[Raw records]
⁂

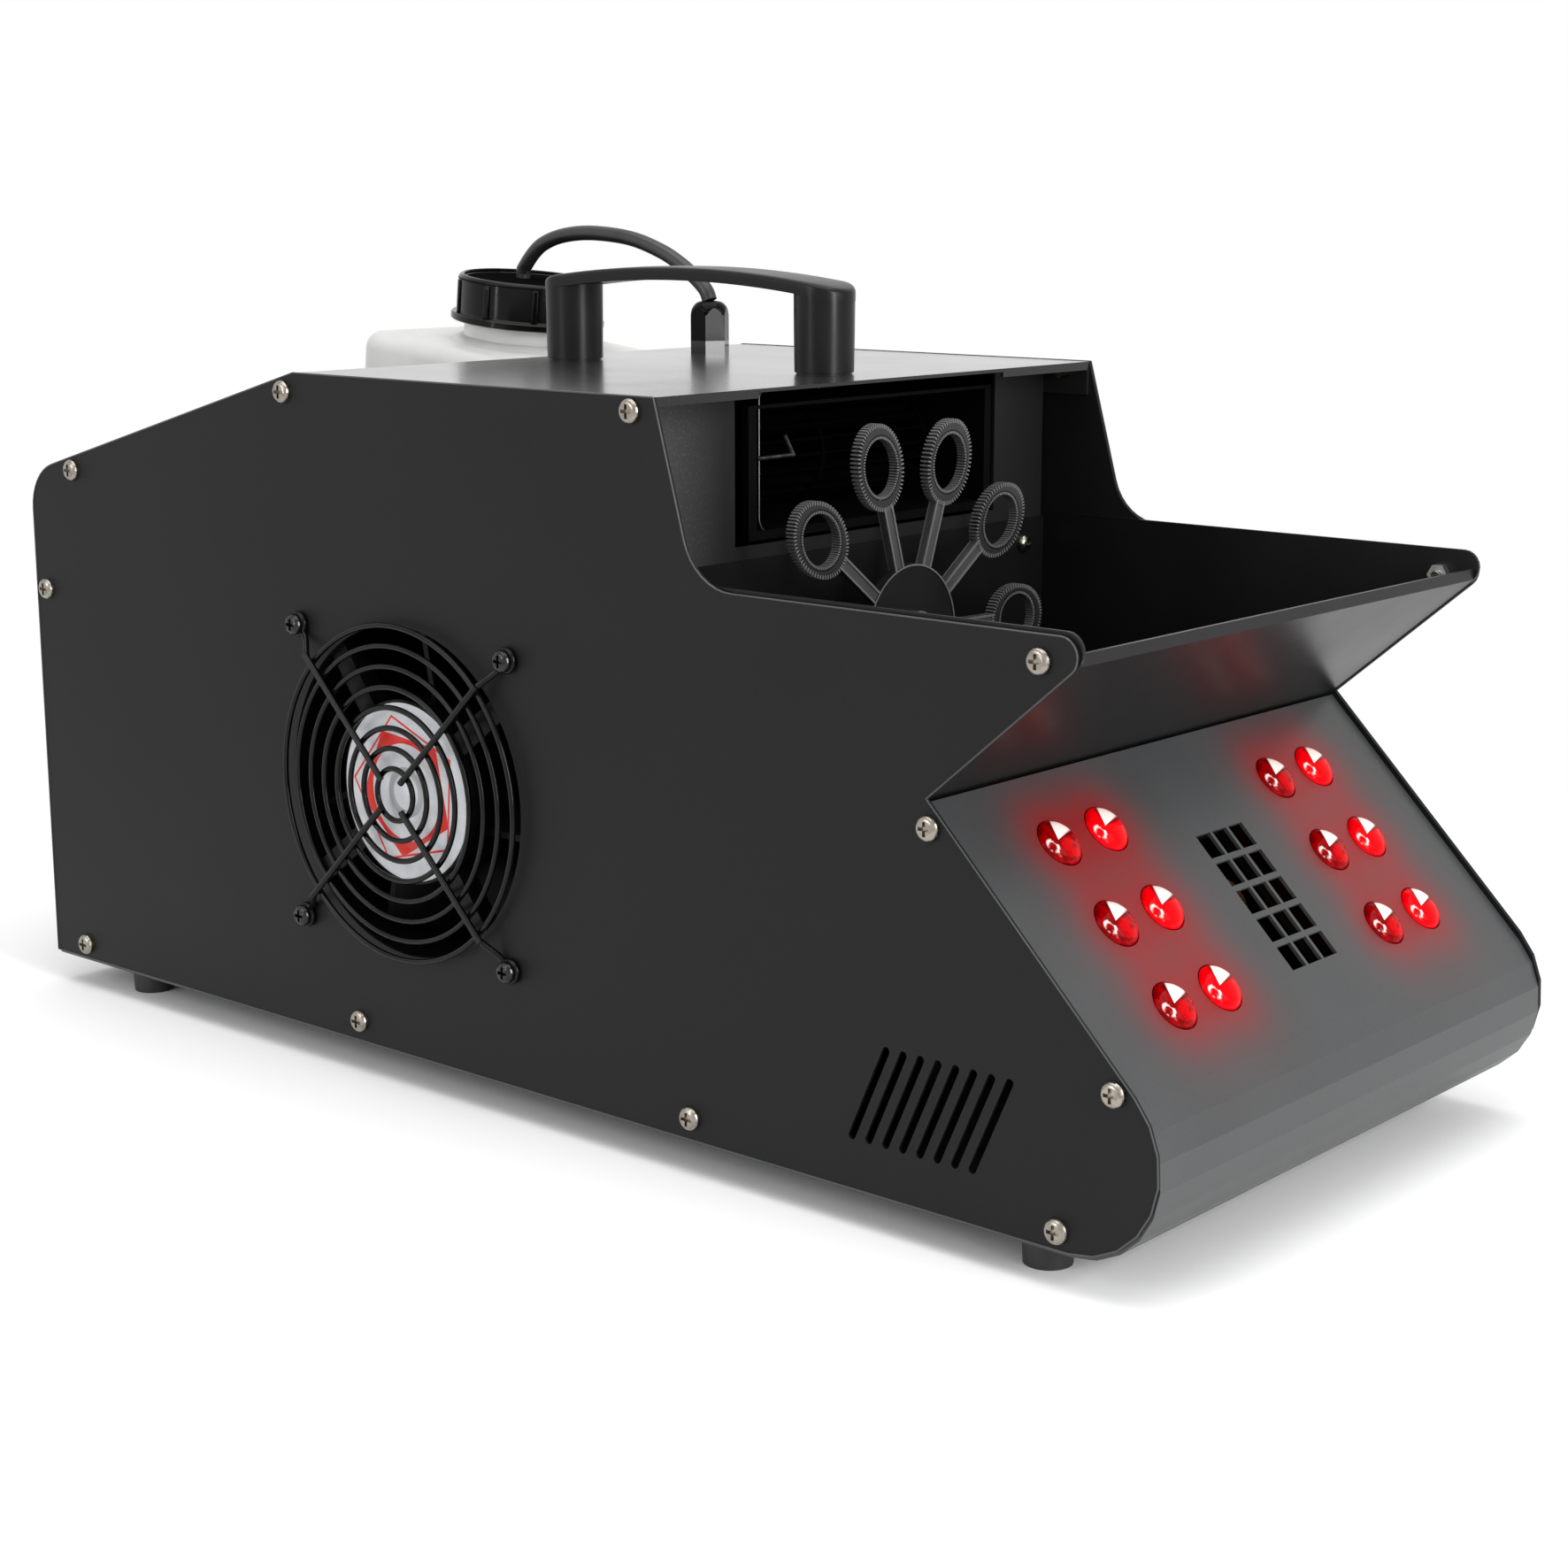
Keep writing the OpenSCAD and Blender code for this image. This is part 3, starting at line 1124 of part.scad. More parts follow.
module cheek_nuts()
    color("#b9b3a6") both_sides() translate([cheek_screw.x, -in_y + sheet, cheek_screw.y])
        rotate([-90, 0, 0]) hex_nut(6.5, 3, shank_d);

// --- the part -------------------------------------------------------------------------------
// The origin is the middle of everything's footprint, on the floor
near_y = leg_y - leg_wire;
far_y = half_w + head_h;
tail_x = back_x - 8;
module standing()
    translate([-(tail_x + front_x) / 2, -(near_y + far_y) / 2, stand_h]) children();
standing() side_panel_near();
standing() side_panel_far();
standing() base_wrap();
standing() top_cover();
standing() rear_panel();
standing() bulkhead();
standing() bubble_tray();
standing() tank_bay();
standing() led_board();
standing() led_chips();
standing() led_lenses();
standing() fan_frame();
standing() fan_rotor();
standing() fan_label();
standing() fan_guard();
standing() guard_screws();
standing() fan_nuts();
standing() blower_housing();
standing() blower_rotor();
standing() blower_motor();
standing() wand_wheel();
standing() wheel_shaft();
standing() gear_motor();
standing() heater_block();
standing() heater_jacket();
standing() heater_stands();
standing() thermostats();
standing() fog_nozzle();
standing() pump_body();
standing() pump_plunger();
standing() feed_tube();
standing() inner_hose();
standing() power_supply();
standing() control_board();
standing() display_window();
standing() button_menu();
standing() button_up();
standing() button_down();
standing() button_enter();
standing() power_inlet();
standing() fuse_holder();
standing() fuse_cap();
standing() switch_frame();
standing() switch_rocker();
standing() signal_in();
standing() signal_out();
standing() handle();
standing() handle_screws();
standing() gland_body();
standing() gland_nut();
standing() suction_hose();
standing() dip_tube();
standing() jug();
standing() jug_cap();
standing() feet();
standing() foot_screws();
standing() panel_screws();
standing() tray_screws();
standing() cheek_nuts();
standing() wire_hook();
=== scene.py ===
"""Looks of the fog machine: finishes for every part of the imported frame, and the pieces with finer detail."""

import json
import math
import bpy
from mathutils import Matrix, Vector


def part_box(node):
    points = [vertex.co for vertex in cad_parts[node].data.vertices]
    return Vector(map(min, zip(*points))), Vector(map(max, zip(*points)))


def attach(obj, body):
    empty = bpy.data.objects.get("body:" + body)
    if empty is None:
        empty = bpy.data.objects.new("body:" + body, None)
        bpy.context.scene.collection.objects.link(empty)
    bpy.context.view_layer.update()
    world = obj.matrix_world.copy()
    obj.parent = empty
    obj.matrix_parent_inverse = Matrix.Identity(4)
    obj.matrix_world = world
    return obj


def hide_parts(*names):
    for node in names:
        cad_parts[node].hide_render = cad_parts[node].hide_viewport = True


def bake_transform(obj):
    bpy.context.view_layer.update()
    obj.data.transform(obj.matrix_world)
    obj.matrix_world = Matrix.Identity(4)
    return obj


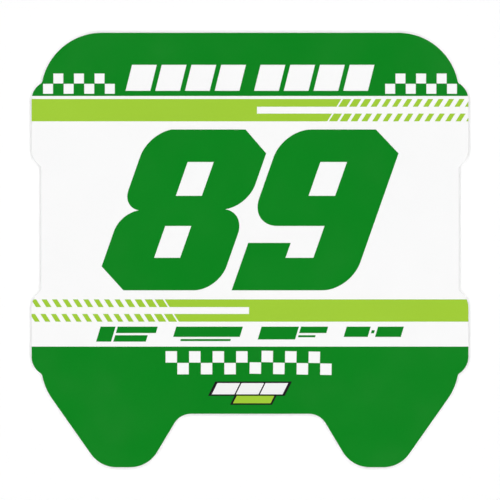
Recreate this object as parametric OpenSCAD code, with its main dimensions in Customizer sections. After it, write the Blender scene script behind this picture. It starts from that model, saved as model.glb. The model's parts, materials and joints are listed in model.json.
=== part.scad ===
// Racing number board: one flat rigid board that carries a race number.
// Its colours are thin films laid on the white face, each cut to its own shape: two dark
// panels, two light stripes, the two numerals, a row of small marks and a badge.
// The board lies on its back. X runs across it, Y up the board and Z out of its face.
// The origin is the middle of the board's back, and lengths are in millimetres.

/* [Board] */
// Width of the board across its ears
board_w = 240; // [225:0.5:280]
// Height of the board, from the top edge to the feet
board_h = 238.7; // [230:0.1:260]
// Thickness of the board
board_t = 3; // [2:0.1:6]
// How far the waist and the corners stand in from the ears
waist_depth = 5.2; // [3.5:0.1:9]
// Radius of the two top corners
top_r = 33.5; // [28:0.5:40]

/* [Ears] */
// Height of each of the four ears
ear_h = 49; // [36:0.5:56]
// Radius of the ears' outer corners
ear_r = 11; // [7:0.5:16]
// Radius of the hollow where an ear meets the side
ear_fillet_r = 2; // [1:0.1:3.5]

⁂

▸ **EXERCISE BRIEF**:
From the records above, quote only the lines running from the line with "standing() signal_out();" to the line with "obj.data.transform(obj.matrix_world)", both lines included.

▸ **RESPONSE TO THE EXERCISE**:
standing() signal_out();
standing() handle();
standing() handle_screws();
standing() gland_body();
standing() gland_nut();
standing() suction_hose();
standing() dip_tube();
standing() jug();
standing() jug_cap();
standing() feet();
standing() foot_screws();
standing() panel_screws();
standing() tray_screws();
standing() cheek_nuts();
standing() wire_hook();
=== scene.py ===
"""Looks of the fog machine: finishes for every part of the imported frame, and the pieces with finer detail."""

import json
import math
import bpy
from mathutils import Matrix, Vector


def part_box(node):
    points = [vertex.co for vertex in cad_parts[node].data.vertices]
    return Vector(map(min, zip(*points))), Vector(map(max, zip(*points)))


def attach(obj, body):
    empty = bpy.data.objects.get("body:" + body)
    if empty is None:
        empty = bpy.data.objects.new("body:" + body, None)
        bpy.context.scene.collection.objects.link(empty)
    bpy.context.view_layer.update()
    world = obj.matrix_world.copy()
    obj.parent = empty
    obj.matrix_parent_inverse = Matrix.Identity(4)
    obj.matrix_world = world
    return obj


def hide_parts(*names):
    for node in names:
        cad_parts[node].hide_render = cad_parts[node].hide_viewport = True


def bake_transform(obj):
    bpy.context.view_layer.update()
    obj.data.transform(obj.matrix_world)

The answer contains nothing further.